Uncertainty over travel bans
Even if the international student market was not as competitive as it is today, the uncertainty of current and future travel bans will negatively impact the enrollment of future international students to the U.S. Students have too many worldwide enrollment options and don’t have to deal with the unpredictability of U.S. government sanctions. The best international enrollment manager following the best international recruitment plan is no match for uncertainty and confusion. While the most prestigious U.S. colleges and universities may not feel the impact of recent government sanctions, less prestigious schools certainly will.
Changes to H-1B visa rules
Currently, H-1B visas are available to a maximum of 65,000 foreign workers for a period of 3 years. “Extreme vetting” requirements, introduced last year, have resulted in an increase of H-1B visa denials. And next month the Department of Homeland Security intends to eliminate the rule allowing spouses of H-1B visa employees to work in the U.S.
Let’s contrast this with China’s recently implemented visa policy. Beginning this year China is issuing long-term visas to attract skilled people to work in China. The multi-entry visas will be valid for a period of 5 to 10 years. Applications may be filed online and are free of charge. Spouses and children will be allowed to accompany the visa holder.
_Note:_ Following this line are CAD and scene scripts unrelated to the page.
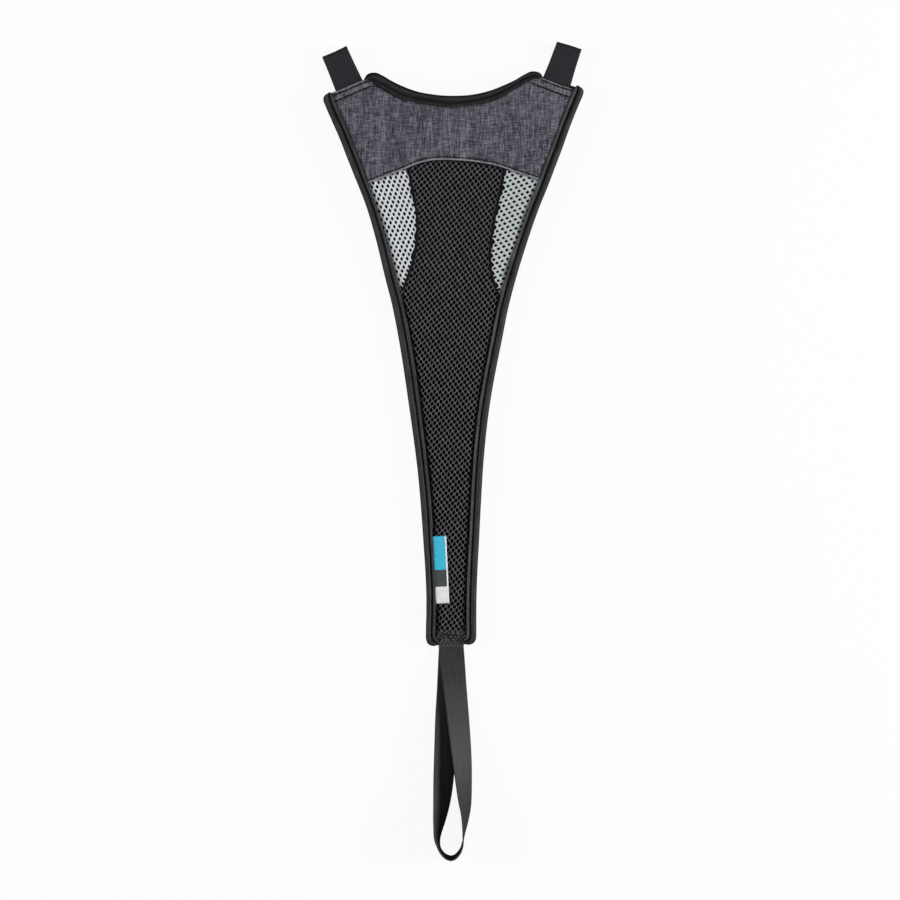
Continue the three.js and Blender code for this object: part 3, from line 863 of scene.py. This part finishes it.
tape_dyes = [(0.35, "#222224"), (0.65, "#434345")]
paler_dyes_under_lip_highlight = [(0.35, "#313133"), (0.65, "#5e5e60")]
left_tape = tape_material("knitted_polyester_tape", tape_dyes, [
    (0.0, "#404040"), (0.04, "#c0c0c0"), (0.08, "#ffffff"), (0.13, "#b8b8b8"), (0.19, "#484848"),
    (0.26, "#808080"), (0.35, "#f0f0f0"), (0.41, "#787878"), (0.46, "#202020"), (0.6, "#909090"),
])
# The right tape has a paler dye under a brighter painted highlight along its lip.
right_tape = tape_material("knitted_polyester_tape_with_painted_lip_highlight", paler_dyes_under_lip_highlight, [
    (0.0, "#2c2c2c"), (0.03, "#9c9c9c"), (0.075, "#ffffff"), (0.115, "#b0b0b0"), (0.15, "#747474"),
    (0.20, "#303030"), (0.26, "#606060"), (0.36, "#aaaaaa"), (0.41, "#747474"), (0.46, "#151515"),
    (0.6, "#696969"),
])
# The neck tape has less painted light and shade along its section.
neck_tape = tape_material("knitted_polyester_tape_less_painted_shade", tape_dyes, [
    (0.0, "#404040"), (0.04, "#909090"), (0.08, "#b0b0b0"), (0.13, "#b0b0b0"), (0.19, "#a0a0a0"),
    (0.26, "#a0a0a0"), (0.35, "#c0c0c0"), (0.41, "#606060"), (0.46, "#202020"), (0.6, "#909090"),
])

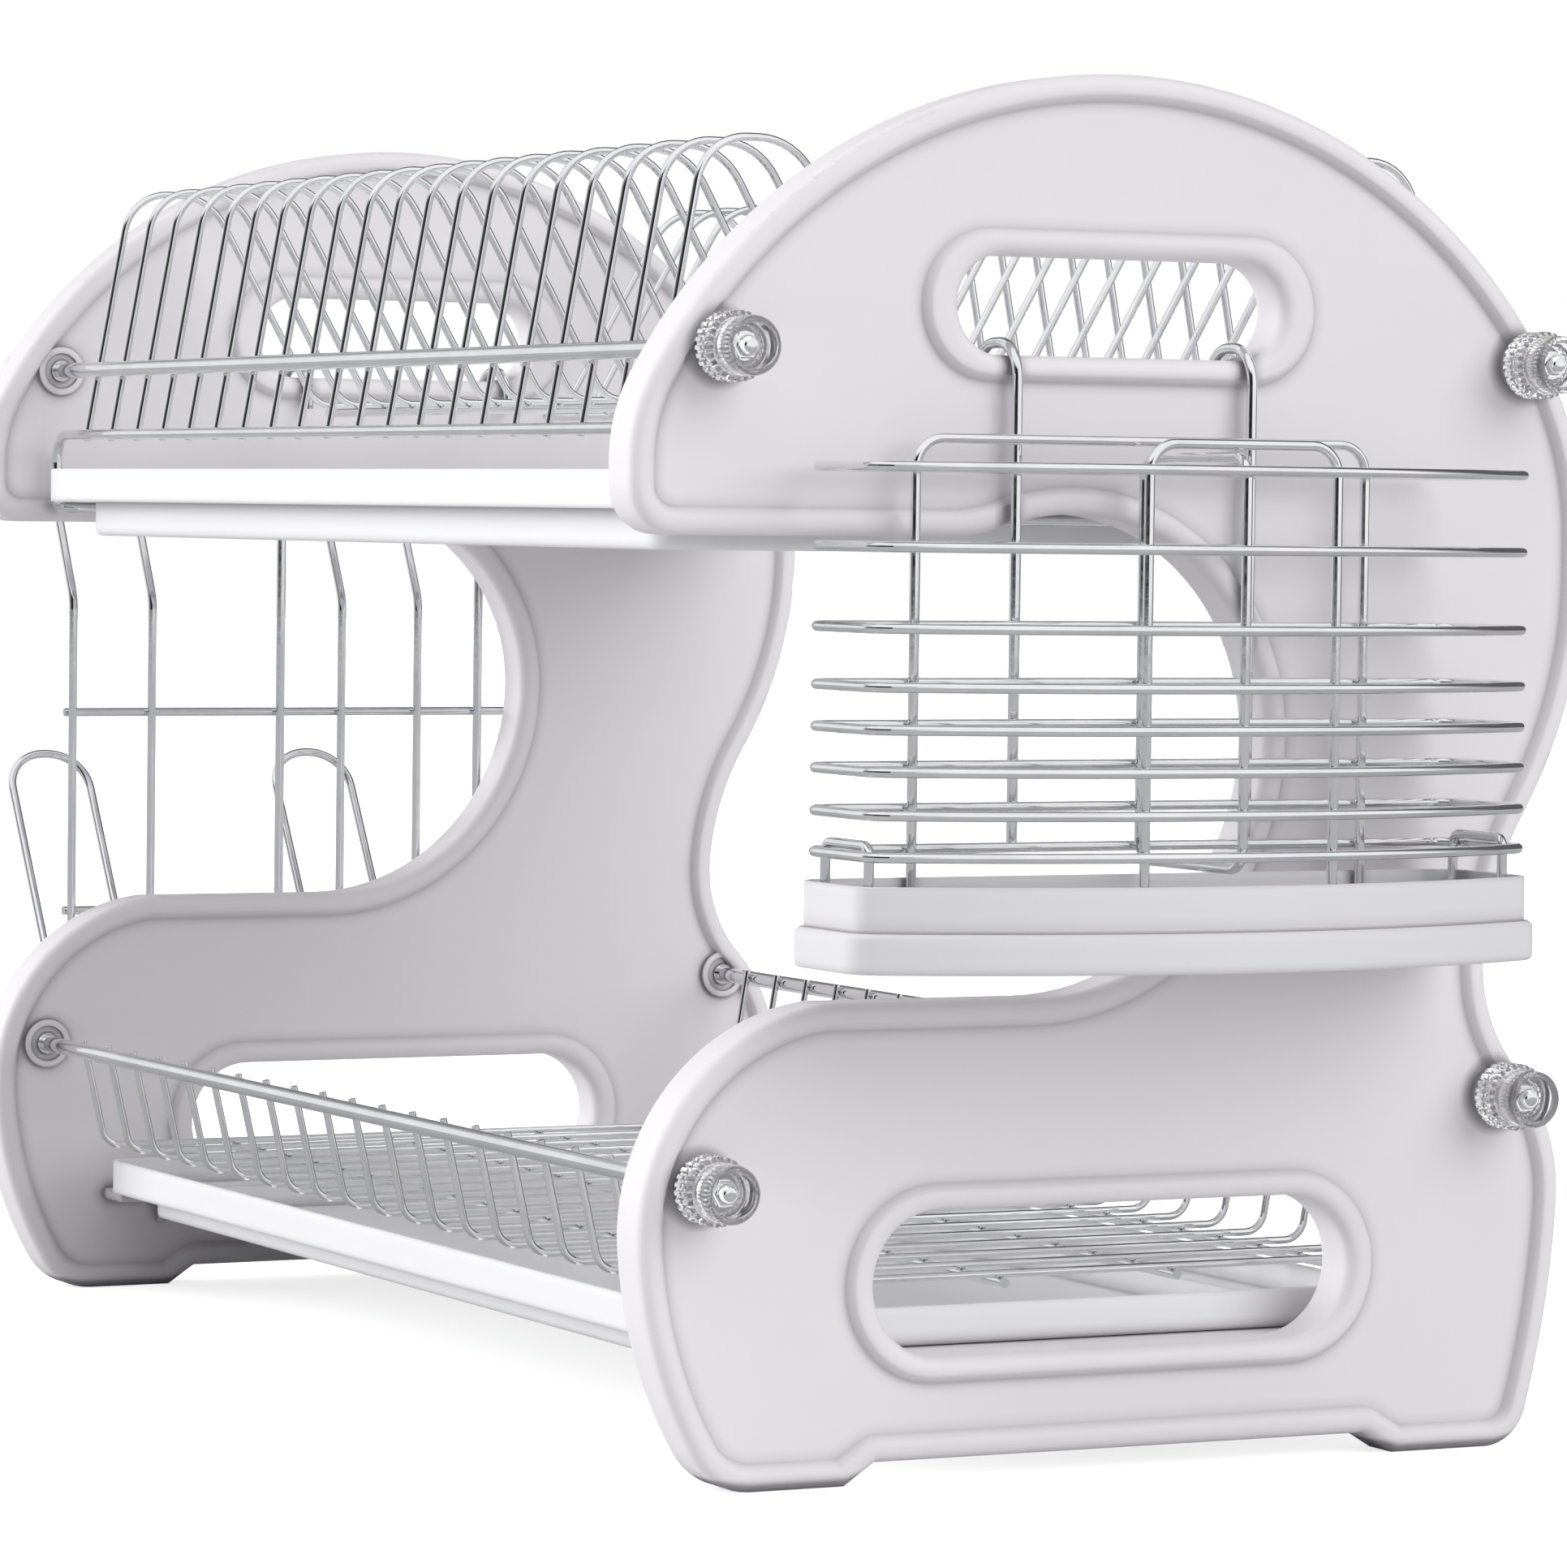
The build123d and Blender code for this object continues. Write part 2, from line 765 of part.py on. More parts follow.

What impact do you think the two contrasting policies will have in the future?
Little or no “soft power” U.S. policies
As the U.S. retreats from the world stage as evidenced by withdrawing from a global climate agreement, renegotiating bilateral trade agreements and eschewing isolationist policies, China has stepped in to fill the power void. It’s “One Belt, One Road” project will propel China’s influence into all corners of the globe. Higher education will not be immune to China’s desire to dominate politically and economically.
The current decline in international student enrollment on U.S. colleges and universities is not, in my opinion, a one-off. First, international enrollment managers must acknowledge and validate this fact and second, design new strategies to meet the headwinds of change.